Flanagan dosa com maestria os elementos do slow burn: ele constrói o suspense com calma, nos apresentando personagens densos, dramas humanos reais e debates teológicos desconcertantes. E então, aos poucos, o sobrenatural se infiltra.
Sem spoilers, basta dizer: o que parece milagre pode ter vindo do próprio inferno. Ou melhor — da interpretação distorcida das escrituras.
Fé e fanatismo: a religião como veneno e salvação
Aqui entra o Flanagan bancando o antropólogo: ao invés de demonizar a fé, ele a examina com um bisturi afiado. Ele entende o poder das narrativas religiosas como estruturas simbólicas que organizam o caos da vida — mas também mostra como essas mesmas estruturas podem ser usadas para justificar horrores inenarráveis. Diga-se de passagem, um debate que atravessa a história da humanidade.

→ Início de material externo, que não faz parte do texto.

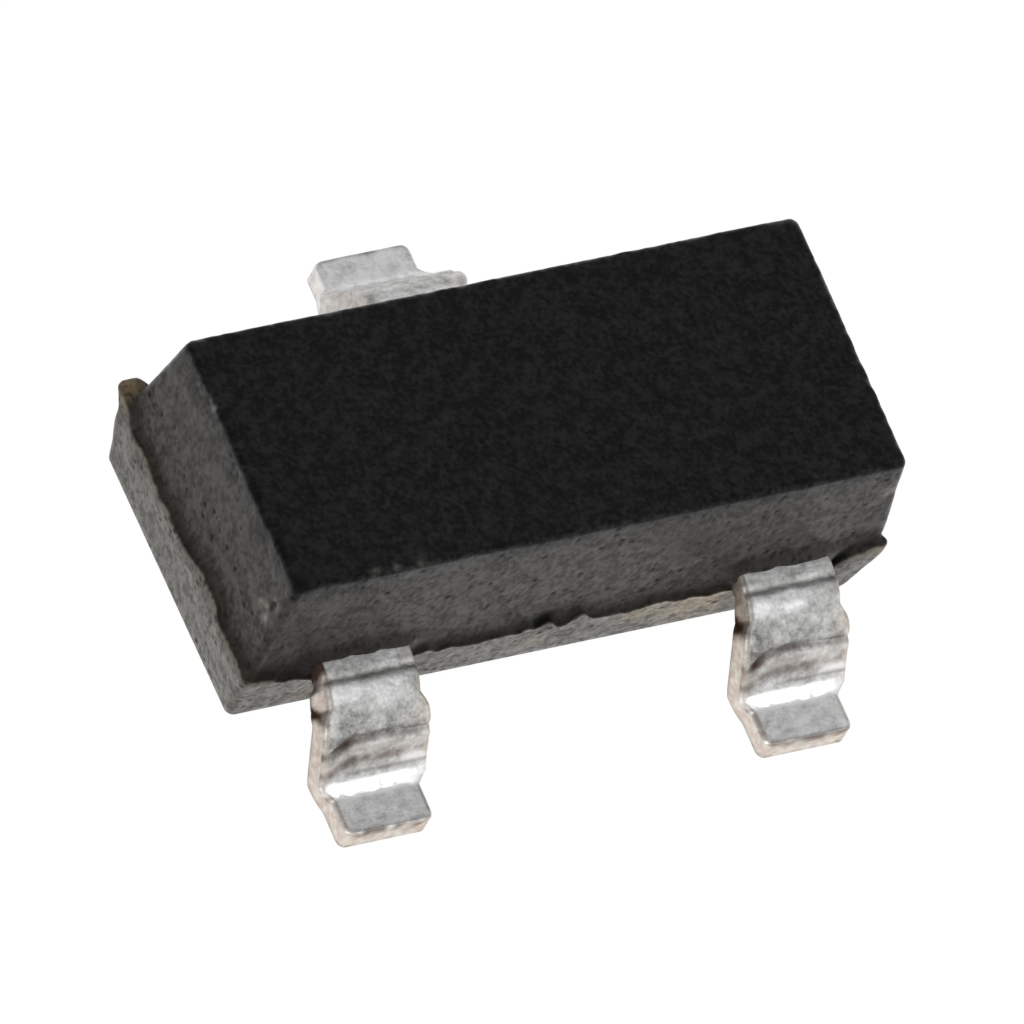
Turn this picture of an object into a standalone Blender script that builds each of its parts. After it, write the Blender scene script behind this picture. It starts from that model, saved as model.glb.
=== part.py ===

A personagem Beverly Keane, a beata autoritária da ilha, é o retrato perfeito do fanatismo religioso: sua fé inabalável a torna perigosa. Ela interpreta a Bíblia à sua maneira, ignorando o amor e a compaixão, e transformando os textos sagrados em justificativa para massacre. A crítica social aqui é clara: o verdadeiro terror não vem de vampiros, mas da cegueira moral travestida de devoção.
Vampirismo como metáfora existencial
Sim, A Missa da Meia-Noite tem elementos clássicos do horror vampírico. Mas não se engane: o monstro aqui não é um Drácula de capa e dentes pontiagudos — é uma criatura ambígua, silenciosa, ancestral, e incrivelmente simbólica. Ele representa a tentação de vencer a finitude da vida, o delírio da imortalidade. Mas a que custo?
Flanagan apresenta o vampirismo como uma metáfora para vício, negação do luto e recusa em aceitar a finitude da existência. Crockett Island não quer morrer — e isso a condena.
Monólogos: entre a beleza e o excesso
Os longos monólogos são marca registrada de Flanagan, e aqui ele se entrega sem pudor. Algumas pessoas reclamam, chamando a série de “falastrona”. Mas esses diálogos profundos — sobre vida após a morte, redenção, perdão, culpa — são parte fundamental da experiência.
A conversa entre Riley Flynn e Erin Greene sobre o que acontece depois da morte é, possivelmente, um dos momentos mais belos já feitos no terror moderno. Ele fala da dissolução do ego. Ela fala da reunião com o divino. É ciência e espiritualidade tentando se abraçar no meio da escuridão.
Referências culturais: Flanagan é fã como a gente
Citando sutilmente Nosferatu, Salem’s Lot, O Exorcista e até A Hora do Pesadelo, Flanagan constrói uma tapeçaria pop de referências. Mas o que mais impressiona é como ele usa o horror como um espelho para a condição humana — algo que autores como Shirley Jackson, Stephen King e Poe também faziam.
Flanagan está mais interessado nas feridas invisíveis: o alcoolismo, o arrependimento, a culpa, a fé como bengala para a dor. E isso o diferencia.
Conclusão: uma missa para os vivos e os mortos
A Missa da Meia-Noite é mais que uma série de terror. É um estudo sobre a alma humana. Um convite à reflexão sobre o que é ser bom, o que é ter fé, o que é aceitar a morte com dignidade. Flanagan nos mostra que às vezes, os piores monstros não são os que se escondem nas sombras — são os que se ajoelham no altar, acreditando que estão fazendo o bem.
É uma série que exige paciência, atenção e, sobretudo, entrega. Porque, no fim das contas, todos nós carregamos nossas pequenas ilhas dentro de nós — cheias de fé, de culpa, de esperança… e de fantasmas.